Most freelance deals don’t close because of a brilliant closing technique. They close because everything before the close was done well — the discovery call was thorough, the proposal was specific, the follow-up was consistent. This article covers what the close actually looks like and what to do when it stalls.
What “closing” actually means for freelancers
In corporate sales, the “close” is a defined event. In freelancing, it’s more of a transition point — the moment when a prospective client confirms they want to work with you and takes the action that makes the engagement official.
That action is typically one of three things:
- Signing a contract
- Accepting a proposal (which functions as a contract)
- Paying a deposit
A verbal “yes, let’s do it” is not a closed deal. It’s a promising signal, but until paperwork is signed and money has changed hands, the deal is still in play. Deals fall through after verbal agreements more often than most freelancers expect.
Signs the close is near
You don’t need to manufacture a close — you need to recognize when the conditions are right and make it easy.
Signs a prospect is close to deciding:
- They’ve asked detailed questions about timeline or deliverables (they’re visualizing the project)
- They’ve mentioned a budget or start date without you asking
- They’ve asked about your process for revisions, communication, or project management
- They’ve shared internal context (“my boss wants this done before the conference”)
These signals tell you the prospect is past the evaluation stage and into the planning stage. That’s when the close conversation belongs.
How to ask for the decision
Direct is better than subtle. Prospects rarely interpret gentle hints as asks — they just experience them as conversation.
These phrases work:
- “Based on our conversation, I think this is a strong fit. Ready to confirm the project?”
- “I can hold time in my schedule through [date]. Want to lock this in this week?”
- “Shall I send over the agreement?”
- “Are you ready to move forward?”
Any of these works. The common thread: they’re clear, they’re direct, and they require a yes or a no rather than a maybe. A maybe is not a closed deal.
When the close stalls
If a prospect seems interested but won’t confirm, something is in the way. The most common blockers:
Unresolved objection. They have a concern about price, scope, timeline, or your ability to deliver that they haven’t voiced. Ask: “Is there anything about the proposal that’s giving you pause?” Most clients will tell you what’s holding them back if you ask directly.
Multiple stakeholders. Someone else needs to approve. Ask: “Is there anyone else on your end who needs to be part of the decision?” If yes, ask to include them in the next conversation or ask what information they’ll need.
Budget misalignment. The price is higher than they budgeted but they haven’t said so. You can surface this by offering: “If the scope or timeline needs to adjust to better fit your budget, I’m happy to put together an alternate version.”

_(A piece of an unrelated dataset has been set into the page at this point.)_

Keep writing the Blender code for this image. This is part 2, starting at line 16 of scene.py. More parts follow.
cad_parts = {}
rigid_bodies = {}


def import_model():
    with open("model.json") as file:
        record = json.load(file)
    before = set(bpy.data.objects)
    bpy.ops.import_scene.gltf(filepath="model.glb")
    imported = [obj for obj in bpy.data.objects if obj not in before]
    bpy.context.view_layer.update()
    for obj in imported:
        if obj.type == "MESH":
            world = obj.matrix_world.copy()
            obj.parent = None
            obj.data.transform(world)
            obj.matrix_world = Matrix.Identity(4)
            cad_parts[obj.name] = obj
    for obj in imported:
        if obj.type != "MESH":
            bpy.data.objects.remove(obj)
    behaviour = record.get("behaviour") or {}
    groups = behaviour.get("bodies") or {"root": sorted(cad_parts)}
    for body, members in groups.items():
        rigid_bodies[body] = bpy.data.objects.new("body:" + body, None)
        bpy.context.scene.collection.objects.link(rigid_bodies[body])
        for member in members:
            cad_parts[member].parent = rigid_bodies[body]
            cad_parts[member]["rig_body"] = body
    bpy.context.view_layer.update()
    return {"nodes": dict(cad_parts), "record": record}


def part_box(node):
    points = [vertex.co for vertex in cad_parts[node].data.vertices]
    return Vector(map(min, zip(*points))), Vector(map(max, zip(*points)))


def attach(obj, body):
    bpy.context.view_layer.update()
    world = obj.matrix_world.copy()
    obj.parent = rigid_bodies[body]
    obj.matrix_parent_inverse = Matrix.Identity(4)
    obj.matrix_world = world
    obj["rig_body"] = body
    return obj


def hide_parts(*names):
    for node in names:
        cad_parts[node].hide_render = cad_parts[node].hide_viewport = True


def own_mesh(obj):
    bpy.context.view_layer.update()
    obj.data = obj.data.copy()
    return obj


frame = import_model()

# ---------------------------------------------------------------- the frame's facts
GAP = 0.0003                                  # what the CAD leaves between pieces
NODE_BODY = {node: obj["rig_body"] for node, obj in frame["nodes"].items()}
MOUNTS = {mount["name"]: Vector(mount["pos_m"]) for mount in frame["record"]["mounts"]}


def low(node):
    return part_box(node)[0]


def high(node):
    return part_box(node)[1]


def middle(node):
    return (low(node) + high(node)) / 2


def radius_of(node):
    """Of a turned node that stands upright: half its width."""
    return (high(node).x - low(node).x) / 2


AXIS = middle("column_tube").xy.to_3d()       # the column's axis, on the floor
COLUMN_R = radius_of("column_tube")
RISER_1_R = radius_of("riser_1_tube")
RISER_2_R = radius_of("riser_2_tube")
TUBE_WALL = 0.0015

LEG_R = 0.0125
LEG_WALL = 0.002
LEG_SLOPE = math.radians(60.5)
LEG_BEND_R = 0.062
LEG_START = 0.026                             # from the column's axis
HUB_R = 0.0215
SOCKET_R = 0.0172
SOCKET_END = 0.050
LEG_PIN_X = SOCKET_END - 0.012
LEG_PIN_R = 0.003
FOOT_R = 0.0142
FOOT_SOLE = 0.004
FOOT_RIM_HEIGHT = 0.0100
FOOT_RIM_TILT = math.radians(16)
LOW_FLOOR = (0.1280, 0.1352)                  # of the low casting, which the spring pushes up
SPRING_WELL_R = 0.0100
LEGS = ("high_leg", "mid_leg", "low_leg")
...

Decision fatigue. They have too many open decisions and this is one more. Simplify your ask. Instead of “let me know if you want to move forward,” say “I have two options — we can start [date] or [date]. Which works better?”
Most deal stalls are caused by unspoken objections, not genuine disinterest.

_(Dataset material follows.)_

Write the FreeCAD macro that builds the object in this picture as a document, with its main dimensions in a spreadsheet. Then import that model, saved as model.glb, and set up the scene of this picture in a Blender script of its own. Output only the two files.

Asking one direct question about what’s holding them back moves more deals forward than any technique.
Removing friction from the yes
The easier it is to say yes, the more yeses you’ll get. That means:
A clear acceptance mechanism. If a client has to print, sign, scan, and email a PDF contract for a $2,000 project, some won’t bother. A proposal they can review and accept online with one click dramatically reduces drop-off at the acceptance stage. Waco3 handles this natively — the proposal and acceptance happen in the same place.
A simple deposit process. Taking a 25–50% deposit upfront is standard for freelance work. Making it easy to pay — online, immediately — converts the verbal yes into a formal commitment faster.

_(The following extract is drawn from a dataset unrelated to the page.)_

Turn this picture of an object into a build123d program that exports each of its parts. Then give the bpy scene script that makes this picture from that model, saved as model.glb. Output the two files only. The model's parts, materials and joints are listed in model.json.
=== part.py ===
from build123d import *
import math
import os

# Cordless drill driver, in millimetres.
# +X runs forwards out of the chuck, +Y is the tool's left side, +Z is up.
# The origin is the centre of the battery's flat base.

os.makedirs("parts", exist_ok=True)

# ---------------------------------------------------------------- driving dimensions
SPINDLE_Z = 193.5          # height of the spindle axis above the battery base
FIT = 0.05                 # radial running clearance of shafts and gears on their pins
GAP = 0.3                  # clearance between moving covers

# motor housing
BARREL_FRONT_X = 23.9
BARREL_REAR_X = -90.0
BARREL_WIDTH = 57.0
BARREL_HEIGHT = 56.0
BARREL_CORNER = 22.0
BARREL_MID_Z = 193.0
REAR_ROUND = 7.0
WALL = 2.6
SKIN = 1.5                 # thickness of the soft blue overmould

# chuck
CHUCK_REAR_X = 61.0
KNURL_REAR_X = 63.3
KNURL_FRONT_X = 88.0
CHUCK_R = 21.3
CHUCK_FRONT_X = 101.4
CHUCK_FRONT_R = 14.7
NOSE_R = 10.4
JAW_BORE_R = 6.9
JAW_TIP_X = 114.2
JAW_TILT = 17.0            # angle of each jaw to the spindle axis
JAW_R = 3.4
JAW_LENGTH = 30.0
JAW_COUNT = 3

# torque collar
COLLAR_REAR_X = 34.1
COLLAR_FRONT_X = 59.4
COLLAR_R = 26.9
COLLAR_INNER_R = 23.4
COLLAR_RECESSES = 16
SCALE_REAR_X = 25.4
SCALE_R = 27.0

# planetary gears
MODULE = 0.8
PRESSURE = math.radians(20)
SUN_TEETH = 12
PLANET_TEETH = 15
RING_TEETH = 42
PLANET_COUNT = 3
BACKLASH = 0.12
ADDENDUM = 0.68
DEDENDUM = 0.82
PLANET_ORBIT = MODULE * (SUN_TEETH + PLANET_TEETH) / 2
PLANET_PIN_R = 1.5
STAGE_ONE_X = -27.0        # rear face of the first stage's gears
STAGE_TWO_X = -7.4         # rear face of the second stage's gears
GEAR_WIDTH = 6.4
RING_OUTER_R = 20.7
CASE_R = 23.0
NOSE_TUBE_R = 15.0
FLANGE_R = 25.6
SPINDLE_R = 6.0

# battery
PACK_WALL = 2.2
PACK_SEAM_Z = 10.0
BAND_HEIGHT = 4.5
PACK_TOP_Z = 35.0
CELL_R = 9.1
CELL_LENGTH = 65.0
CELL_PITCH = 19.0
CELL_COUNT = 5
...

A clear next step. After they accept, tell them what happens next. “Once I receive the deposit, I’ll send a project kickoff questionnaire and we’ll schedule a brief kickoff call for [week].” Knowing what’s coming next reduces buyer hesitation.
After the close
Once the deal is confirmed:
- Send the agreement and deposit request within 24 hours
- Confirm receipt when both come in
- Schedule the kickoff call within the same week
- Deliver on whatever you said would happen next
The close is the start of the project relationship, not the end of the sales relationship. How you handle the first 48 hours after a deal closes sets the tone for the entire engagement.